▶ OBJECTIVE: Count how many lines hold the string "bodies", and give only that number.

▶ COLLECTED MATERIAL:
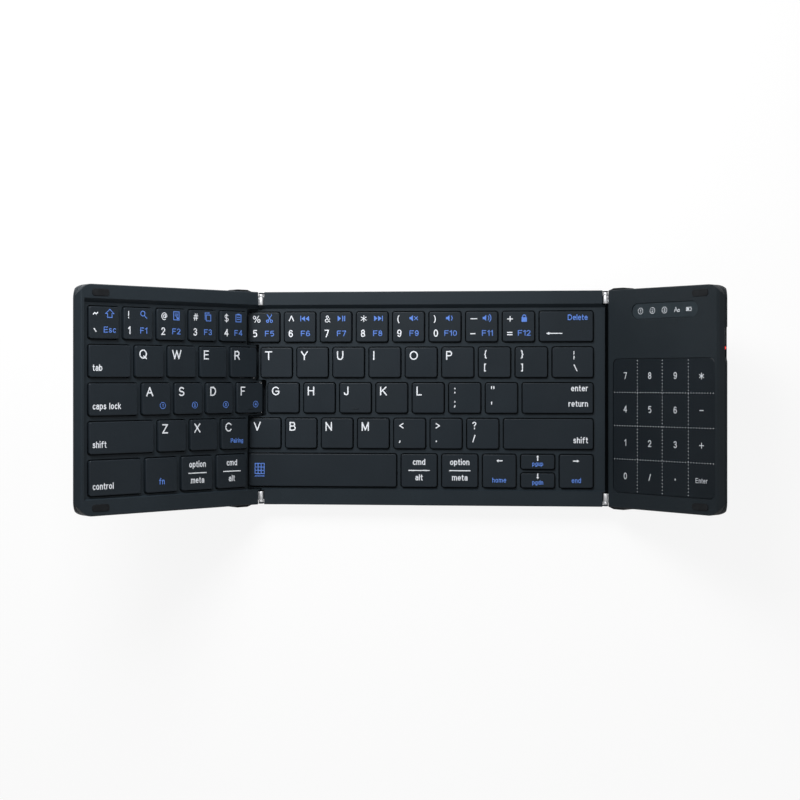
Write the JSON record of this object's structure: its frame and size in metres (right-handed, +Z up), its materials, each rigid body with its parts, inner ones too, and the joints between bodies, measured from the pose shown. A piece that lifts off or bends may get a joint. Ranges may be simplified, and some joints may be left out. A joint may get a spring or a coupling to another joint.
{
  "type": "folding keyboard",
  "caption": "Pocket keyboard in hinged panels: a key panel with a key wing on one side and a touchpad wing on the other, partly folded up, with keys that press.",
  "frame": {"origin": "on the surface it rests on, under the middle of the whole keyboard with its wings as they stand", "axes": "+X along the key rows towards the touchpad wing, +Y away from the typist, +Z up"},
  "size_m": [0.2786, 0.1012, 0.0768],
  "materials": {
    "shell_plastic": "fine matte texture, blue-black",
    "key_plastic": "smooth matte, blue-black, with printed legends",
    "touch_surface": "satin touch surface with a printed number pad",
    "window_plastic": "smoked, with printed signs",
    "foot_rubber": "matt black rubber",
    "dome_rubber": "milky silicone rubber",
    "link_plastic": "white moulded plastic",
    "plate_steel": "pressed sheet, zinc plated",
    "switch_film": "printed polyester film",
    "hinge_steel": "bright turned steel",
    "screw_steel": "black oxide",
    "circuit_board": "solder mask",
    "battery_foil": "laminated pouch foil",
    "light_lens": "moulded lens",
    "port_metal": "drawn steel shell"
  },
  "bodies": {
    "center_panel": {"center_bottom_cover": "shell_plastic", "center_top_frame": "shell_plastic", "center_key_plate": "plate_steel", "center_membrane": "switch_film", "center_domes": "dome_rubber", "center_scissors": "link_plastic", "center_stabilizers": "hinge_steel", "center_screws": "screw_steel", "center_feet": "foot_rubber", "center_hinge_leaves": "hinge_steel", "hinge_pins": "hinge_steel"},
    "left_wing": {"left_bottom_cover": "shell_plastic", "left_top_frame": "shell_plastic", "left_key_plate": "plate_steel", "left_membrane": "switch_film", "left_domes": "dome_rubber", "left_scissors": "link_plastic", "left_stabilizers": "hinge_steel", "left_screws": "screw_steel", "left_feet": "foot_rubber", "left_bumpers": "foot_rubber", "left_hinge_leaves": "hinge_steel"},
    "right_wing": {"right_bottom_cover": "shell_plastic", "right_top_frame": "shell_plastic", "right_screws": "screw_steel", "right_feet": "foot_rubber", "right_bumpers": "foot_rubber", "right_hinge_leaves": "hinge_steel", "touchpad": "touch_surface", "touch_board": "circuit_board", "main_board": "circuit_board", "battery": "battery_foil", "indicator_window": "window_plastic", "indicator_lights": "light_lens", "charge_port": "port_metal"},
    "left_number_keys": {"left_number_keys": "key_plastic"},
    "tab_key": {"tab_key": "key_plastic"},
    "left_top_letter_keys": {"left_top_letter_keys": "key_plastic"},
    "caps_lock_key": {"caps_lock_key": "key_plastic"},
    "left_home_letter_keys": {"left_home_letter_keys": "key_plastic"},
    "left_shift_key": {"left_shift_key": "key_plastic"},
    "left_bottom_letter_keys": {"left_bottom_letter_keys": "key_plastic"},
    "control_key": {"control_key": "key_plastic"},
    "fn_key": {"fn_key": "key_plastic"},
    "left_option_key": {"left_option_key": "key_plastic"},
    "left_command_key": {"left_command_key": "key_plastic"},
    "number_keys": {"number_keys": "key_plastic"},
    "backspace_key": {"backspace_key": "key_plastic"},
    "top_letter_keys": {"top_letter_keys": "key_plastic"},
    "backslash_key": {"backslash_key": "key_plastic"},
    "home_letter_keys": {"home_letter_keys": "key_plastic"},
    "enter_key": {"enter_key": "key_plastic"},
    "bottom_letter_keys": {"bottom_letter_keys": "key_plastic"},
    "right_shift_key": {"right_shift_key": "key_plastic"},
    "space_key": {"space_key": "key_plastic"},
    "right_modifier_keys": {"right_modifier_keys": "key_plastic"},
    "left_arrow_key": {"left_arrow_key": "key_plastic"},
    "up_arrow_key": {"up_arrow_key": "key_plastic"},
    "down_arrow_key": {"down_arrow_key": "key_plastic"},
    "right_arrow_key": {"right_arrow_key": "key_plastic"}
  },
  "joints": [
    {"name": "left_fold", "type": "hinge", "parent": "center_panel", "child": "left_wing", "pos_m": [-0.07037, 0, 0.0077], "axis": [0, 1, 0], "range_deg": [-47.2, 132.8]},
    {"name": "right_fold", "type": "hinge", "parent": "center_panel", "child": "right_wing", "pos_m": [0.08983, 0, 0.0077], "axis": [0, -1, 0], "range_deg": [-43.5, 136.5]},
    {"name": "left_number_keys_press", "type": "slide", "parent": "left_wing", "child": "left_number_keys", "axis": [-0.7337, 0, -0.6794], "range_m": [0, 0.0012], "stiffness_N_per_m": 400, "springref_m": -0.0003},
    {"name": "tab_key_press", "type": "slide", "parent": "left_wing", "child": "tab_key", "axis": [-0.7337, 0, -0.6794], "range_m": [0, 0.0012], "stiffness_N_per_m": 400, "springref_m": -0.0003},
    {"name": "left_top_letter_keys_press", "type": "slide", "parent": "left_wing", "child": "left_top_letter_keys", "axis": [-0.7337, 0, -0.6794], "range_m": [0, 0.0012], "stiffness_N_per_m": 400, "springref_m": -0.0003},
    {"name": "caps_lock_key_press", "type": "slide", "parent": "left_wing", "child": "caps_lock_key", "axis": [-0.7337, 0, -0.6794], "range_m": [0, 0.0012], "stiffness_N_per_m": 400, "springref_m": -0.0003},
    {"name": "left_home_letter_keys_press", "type": "slide", "parent": "left_wing", "child": "left_home_letter_keys", "axis": [-0.7337, 0, -0.6794], "range_m": [0, 0.0012], "stiffness_N_per_m": 400, "springref_m": -0.0003},
    {"name": "left_shift_key_press", "type": "slide", "parent": "left_wing", "child": "left_shift_key", "axis": [-0.7337, 0, -0.6794], "range_m": [0, 0.0012], "stiffness_N_per_m": 400, "springref_m": -0.0003},
    {"name": "left_bottom_letter_keys_press", "type": "slide", "parent": "left_wing", "child": "left_bottom_letter_keys", "axis": [-0.7337, 0, -0.6794], "range_m": [0, 0.0012], "stiffness_N_per_m": 400, "springref_m": -0.0003},
    {"name": "control_key_press", "type": "slide", "parent": "left_wing", "child": "control_key", "axis": [-0.7337, 0, -0.6794], "range_m": [0, 0.0012], "stiffness_N_per_m": 400, "springref_m": -0.0003},
    {"name": "fn_key_press", "type": "slide", "parent": "left_wing", "child": "fn_key", "axis": [-0.7337, 0, -0.6794], "range_m": [0, 0.0012], "stiffness_N_per_m": 400, "springref_m": -0.0003},
    {"name": "left_option_key_press", "type": "slide", "parent": "left_wing", "child": "left_option_key", "axis": [-0.7337, 0, -0.6794], "range_m": [0, 0.0012], "stiffness_N_per_m": 400, "springref_m": -0.0003},
    {"name": "left_command_key_press", "type": "slide", "parent": "left_wing", "child": "left_command_key", "axis": [-0.7337, 0, -0.6794], "range_m": [0, 0.0012], "stiffness_N_per_m": 400, "springref_m": -0.0003},
    {"name": "number_keys_press", "type": "slide", "parent": "center_panel", "child": "number_keys", "axis": [0, 0, -1], "range_m": [0, 0.0012], "stiffness_N_per_m": 400, "springref_m": -0.0003},
    {"name": "backspace_key_press", "type": "slide", "parent": "center_panel", "child": "backspace_key", "axis": [0, 0, -1], "range_m": [0, 0.0012], "stiffness_N_per_m": 400, "springref_m": -0.0003},
    {"name": "top_letter_keys_press", "type": "slide", "parent": "center_panel", "child": "top_letter_keys", "axis": [0, 0, -1], "range_m": [0, 0.0012], "stiffness_N_per_m": 400, "springref_m": -0.0003},
    {"name": "backslash_key_press", "type": "slide", "parent": "center_panel", "child": "backslash_key", "axis": [0, 0, -1], "range_m": [0, 0.0012], "stiffness_N_per_m": 400, "springref_m": -0.0003},
    {"name": "home_letter_keys_press", "type": "slide", "parent": "center_panel", "child": "home_letter_keys", "axis": [0, 0, -1], "range_m": [0, 0.0012], "stiffness_N_per_m": 400, "springref_m": -0.0003},
    {"name": "enter_key_press", "type": "slide", "parent": "center_panel", "child": "enter_key", "axis": [0, 0, -1], "range_m": [0, 0.0012], "stiffness_N_per_m": 400, "springref_m": -0.0003},
    {"name": "bottom_letter_keys_press", "type": "slide", "parent": "center_panel", "child": "bottom_letter_keys", "axis": [0, 0, -1], "range_m": [0, 0.0012], "stiffness_N_per_m": 400, "springref_m": -0.0003},
    {"name": "right_shift_key_press", "type": "slide", "parent": "center_panel", "child": "right_shift_key", "axis": [0, 0, -1], "range_m": [0, 0.0012], "stiffness_N_per_m": 400, "springref_m": -0.0003},
    {"name": "space_key_press", "type": "slide", "parent": "center_panel", "child": "space_key", "axis": [0, 0, -1], "range_m": [0, 0.0012], "stiffness_N_per_m": 400, "springref_m": -0.0003},
    {"name": "right_modifier_keys_press", "type": "slide", "parent": "center_panel", "child": "right_modifier_keys", "axis": [0, 0, -1], "range_m": [0, 0.0012], "stiffness_N_per_m": 400, "springref_m": -0.0003},
    {"name": "left_arrow_key_press", "type": "slide", "parent": "center_panel", "child": "left_arrow_key", "axis": [0, 0, -1], "range_m": [0, 0.0012], "stiffness_N_per_m": 400, "springref_m": -0.0003},
    {"name": "up_arrow_key_press", "type": "slide", "parent": "center_panel", "child": "up_arrow_key", "axis": [0, 0, -1], "range_m": [0, 0.0012], "stiffness_N_per_m": 400, "springref_m": -0.0003},
    {"name": "down_arrow_key_press", "type": "slide", "parent": "center_panel", "child": "down_arrow_key", "axis": [0, 0, -1], "range_m": [0, 0.0012], "stiffness_N_per_m": 400, "springref_m": -0.0003},
    {"name": "right_arrow_key_press", "type": "slide", "parent": "center_panel", "child": "right_arrow_key", "axis": [0, 0, -1], "range_m": [0, 0.0012], "stiffness_N_per_m": 400, "springref_m": -0.0003, "deforming": ["center_domes", "center_scissors", "center_stabilizers", "left_domes", "left_scissors", "left_stabilizers"]}
  ]
}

▶ SOLUTION FOR THIS TASK: 2